_Supplied information_:
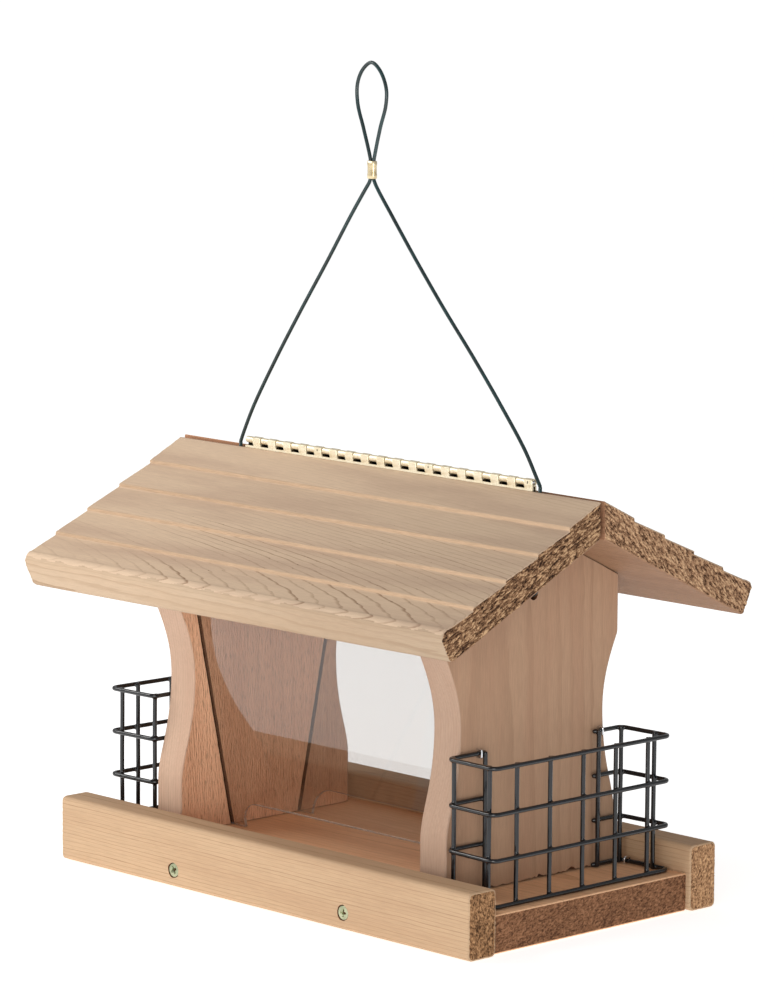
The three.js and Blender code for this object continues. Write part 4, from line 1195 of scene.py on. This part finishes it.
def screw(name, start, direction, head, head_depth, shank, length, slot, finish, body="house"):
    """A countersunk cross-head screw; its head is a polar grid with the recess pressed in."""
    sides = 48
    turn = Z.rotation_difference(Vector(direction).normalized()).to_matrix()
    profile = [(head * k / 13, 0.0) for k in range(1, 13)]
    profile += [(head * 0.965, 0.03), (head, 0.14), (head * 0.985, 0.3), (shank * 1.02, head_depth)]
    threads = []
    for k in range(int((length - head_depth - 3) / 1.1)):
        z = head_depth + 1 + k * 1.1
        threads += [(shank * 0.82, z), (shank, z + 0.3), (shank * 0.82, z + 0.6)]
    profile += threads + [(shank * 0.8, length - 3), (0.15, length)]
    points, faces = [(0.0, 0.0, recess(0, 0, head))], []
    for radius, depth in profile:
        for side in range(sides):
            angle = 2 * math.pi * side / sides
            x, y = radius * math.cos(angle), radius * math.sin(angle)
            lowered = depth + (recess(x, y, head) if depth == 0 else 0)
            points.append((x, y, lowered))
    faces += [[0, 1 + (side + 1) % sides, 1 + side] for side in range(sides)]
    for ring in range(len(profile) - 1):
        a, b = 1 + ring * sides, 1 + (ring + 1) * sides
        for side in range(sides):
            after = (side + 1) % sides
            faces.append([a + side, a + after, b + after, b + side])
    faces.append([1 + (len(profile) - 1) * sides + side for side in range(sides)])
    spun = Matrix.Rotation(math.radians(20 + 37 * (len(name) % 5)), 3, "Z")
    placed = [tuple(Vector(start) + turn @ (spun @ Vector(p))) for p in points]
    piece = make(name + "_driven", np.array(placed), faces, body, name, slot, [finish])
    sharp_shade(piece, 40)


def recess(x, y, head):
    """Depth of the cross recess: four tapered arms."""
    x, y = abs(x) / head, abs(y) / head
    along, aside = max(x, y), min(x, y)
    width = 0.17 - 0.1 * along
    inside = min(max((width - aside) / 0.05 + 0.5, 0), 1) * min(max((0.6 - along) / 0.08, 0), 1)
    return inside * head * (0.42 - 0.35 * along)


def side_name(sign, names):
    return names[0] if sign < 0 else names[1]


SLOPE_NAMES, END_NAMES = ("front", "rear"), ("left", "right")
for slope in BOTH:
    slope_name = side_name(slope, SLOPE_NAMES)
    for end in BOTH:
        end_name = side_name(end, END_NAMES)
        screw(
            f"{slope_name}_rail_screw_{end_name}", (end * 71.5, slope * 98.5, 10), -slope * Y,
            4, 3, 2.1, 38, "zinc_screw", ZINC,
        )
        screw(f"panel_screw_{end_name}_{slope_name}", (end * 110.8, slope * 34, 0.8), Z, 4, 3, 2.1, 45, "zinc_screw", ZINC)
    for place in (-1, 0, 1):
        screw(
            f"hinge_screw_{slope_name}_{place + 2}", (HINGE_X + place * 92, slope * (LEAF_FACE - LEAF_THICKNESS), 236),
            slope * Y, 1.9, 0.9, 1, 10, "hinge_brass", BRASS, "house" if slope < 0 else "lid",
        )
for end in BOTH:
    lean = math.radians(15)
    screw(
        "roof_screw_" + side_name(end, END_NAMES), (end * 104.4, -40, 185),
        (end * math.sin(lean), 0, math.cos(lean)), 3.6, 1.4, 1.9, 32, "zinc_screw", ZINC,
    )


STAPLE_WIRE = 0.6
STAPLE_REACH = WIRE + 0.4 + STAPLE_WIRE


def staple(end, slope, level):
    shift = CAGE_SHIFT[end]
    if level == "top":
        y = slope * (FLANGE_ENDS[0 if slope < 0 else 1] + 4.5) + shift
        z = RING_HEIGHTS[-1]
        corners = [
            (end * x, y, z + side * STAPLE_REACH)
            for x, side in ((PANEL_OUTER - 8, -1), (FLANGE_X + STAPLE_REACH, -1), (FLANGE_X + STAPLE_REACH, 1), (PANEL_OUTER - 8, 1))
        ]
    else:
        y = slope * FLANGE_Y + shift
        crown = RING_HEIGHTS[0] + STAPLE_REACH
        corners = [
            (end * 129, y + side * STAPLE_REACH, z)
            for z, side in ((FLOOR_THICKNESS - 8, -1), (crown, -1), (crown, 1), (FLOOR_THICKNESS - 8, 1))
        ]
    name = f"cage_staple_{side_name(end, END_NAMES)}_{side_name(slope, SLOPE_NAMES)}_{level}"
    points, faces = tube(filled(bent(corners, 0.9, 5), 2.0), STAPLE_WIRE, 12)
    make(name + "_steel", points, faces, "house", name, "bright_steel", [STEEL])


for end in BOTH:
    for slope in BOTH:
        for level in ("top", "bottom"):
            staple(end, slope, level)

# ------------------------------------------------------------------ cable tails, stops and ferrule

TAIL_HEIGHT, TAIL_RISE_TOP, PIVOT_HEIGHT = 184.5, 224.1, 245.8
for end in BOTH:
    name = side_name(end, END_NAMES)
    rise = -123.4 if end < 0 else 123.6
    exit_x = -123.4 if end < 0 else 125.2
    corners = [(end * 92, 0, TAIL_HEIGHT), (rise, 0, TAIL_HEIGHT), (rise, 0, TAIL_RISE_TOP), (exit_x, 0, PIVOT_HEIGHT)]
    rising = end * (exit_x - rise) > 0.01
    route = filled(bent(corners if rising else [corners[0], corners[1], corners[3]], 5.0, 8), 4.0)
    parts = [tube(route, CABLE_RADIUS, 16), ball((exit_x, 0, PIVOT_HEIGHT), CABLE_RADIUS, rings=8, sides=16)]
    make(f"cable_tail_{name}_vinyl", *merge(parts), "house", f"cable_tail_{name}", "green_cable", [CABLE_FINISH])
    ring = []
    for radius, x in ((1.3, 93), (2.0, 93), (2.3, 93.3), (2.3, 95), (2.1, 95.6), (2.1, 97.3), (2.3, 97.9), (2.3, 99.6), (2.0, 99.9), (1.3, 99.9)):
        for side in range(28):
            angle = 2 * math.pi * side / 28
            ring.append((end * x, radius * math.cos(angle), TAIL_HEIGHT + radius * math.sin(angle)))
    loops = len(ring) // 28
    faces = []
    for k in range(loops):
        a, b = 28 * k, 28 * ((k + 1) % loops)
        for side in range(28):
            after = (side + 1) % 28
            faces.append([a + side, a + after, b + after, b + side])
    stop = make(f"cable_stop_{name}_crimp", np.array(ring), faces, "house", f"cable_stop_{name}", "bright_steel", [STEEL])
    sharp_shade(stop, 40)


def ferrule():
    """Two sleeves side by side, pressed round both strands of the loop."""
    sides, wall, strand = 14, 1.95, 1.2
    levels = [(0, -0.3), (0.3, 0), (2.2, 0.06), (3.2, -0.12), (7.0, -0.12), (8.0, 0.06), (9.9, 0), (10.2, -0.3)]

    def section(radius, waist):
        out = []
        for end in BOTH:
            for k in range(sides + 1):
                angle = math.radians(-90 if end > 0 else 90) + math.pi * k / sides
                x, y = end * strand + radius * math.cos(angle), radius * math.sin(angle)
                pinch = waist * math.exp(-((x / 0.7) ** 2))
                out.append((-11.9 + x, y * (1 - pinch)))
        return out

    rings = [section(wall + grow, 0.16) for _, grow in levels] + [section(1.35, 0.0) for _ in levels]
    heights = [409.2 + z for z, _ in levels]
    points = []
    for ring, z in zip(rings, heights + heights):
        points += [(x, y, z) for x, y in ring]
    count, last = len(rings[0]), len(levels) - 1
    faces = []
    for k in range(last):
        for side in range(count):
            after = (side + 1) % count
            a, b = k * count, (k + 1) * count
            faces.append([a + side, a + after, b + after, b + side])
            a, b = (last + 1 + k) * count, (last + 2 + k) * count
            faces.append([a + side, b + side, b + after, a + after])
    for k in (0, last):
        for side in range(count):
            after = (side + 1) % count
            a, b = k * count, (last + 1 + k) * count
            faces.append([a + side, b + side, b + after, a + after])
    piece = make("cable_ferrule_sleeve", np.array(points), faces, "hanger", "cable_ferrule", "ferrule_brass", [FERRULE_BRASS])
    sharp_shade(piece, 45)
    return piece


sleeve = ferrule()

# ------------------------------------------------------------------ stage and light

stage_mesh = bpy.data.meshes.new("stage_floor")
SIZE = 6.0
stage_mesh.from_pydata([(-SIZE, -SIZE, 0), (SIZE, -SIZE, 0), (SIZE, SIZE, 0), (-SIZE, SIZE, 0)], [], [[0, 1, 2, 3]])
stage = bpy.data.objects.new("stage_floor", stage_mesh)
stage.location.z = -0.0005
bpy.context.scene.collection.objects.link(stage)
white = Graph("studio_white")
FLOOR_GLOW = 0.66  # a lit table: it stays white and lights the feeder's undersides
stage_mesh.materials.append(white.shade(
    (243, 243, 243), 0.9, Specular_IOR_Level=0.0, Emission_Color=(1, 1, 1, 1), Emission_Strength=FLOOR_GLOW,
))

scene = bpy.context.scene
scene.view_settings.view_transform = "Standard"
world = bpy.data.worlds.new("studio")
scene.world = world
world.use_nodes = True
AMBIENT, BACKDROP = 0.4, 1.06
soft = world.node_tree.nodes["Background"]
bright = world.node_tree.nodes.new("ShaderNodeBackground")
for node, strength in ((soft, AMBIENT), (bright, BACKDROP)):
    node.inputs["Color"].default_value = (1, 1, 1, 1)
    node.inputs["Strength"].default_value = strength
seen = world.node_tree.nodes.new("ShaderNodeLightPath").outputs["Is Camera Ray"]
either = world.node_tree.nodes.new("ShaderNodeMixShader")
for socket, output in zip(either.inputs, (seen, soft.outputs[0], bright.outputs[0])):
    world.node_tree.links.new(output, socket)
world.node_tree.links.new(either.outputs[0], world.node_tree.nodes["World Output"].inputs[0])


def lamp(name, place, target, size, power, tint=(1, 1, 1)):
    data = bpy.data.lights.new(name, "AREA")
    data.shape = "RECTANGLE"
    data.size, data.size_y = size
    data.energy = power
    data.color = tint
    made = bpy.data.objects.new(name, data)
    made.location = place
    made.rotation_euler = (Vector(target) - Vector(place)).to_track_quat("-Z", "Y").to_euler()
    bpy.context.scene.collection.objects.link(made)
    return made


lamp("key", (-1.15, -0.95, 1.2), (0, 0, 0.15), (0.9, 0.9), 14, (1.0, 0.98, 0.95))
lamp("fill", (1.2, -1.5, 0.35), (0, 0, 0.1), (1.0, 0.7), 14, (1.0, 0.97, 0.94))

_What is being asked_: Copy out every line of the data that includes "scene".

_Output for this task_:
The three.js and Blender code for this object continues. Write part 4, from line 1195 of scene.py on. This part finishes it.
bpy.context.scene.collection.objects.link(stage)
scene = bpy.context.scene
scene.view_settings.view_transform = "Standard"
scene.world = world
    bpy.context.scene.collection.objects.link(made)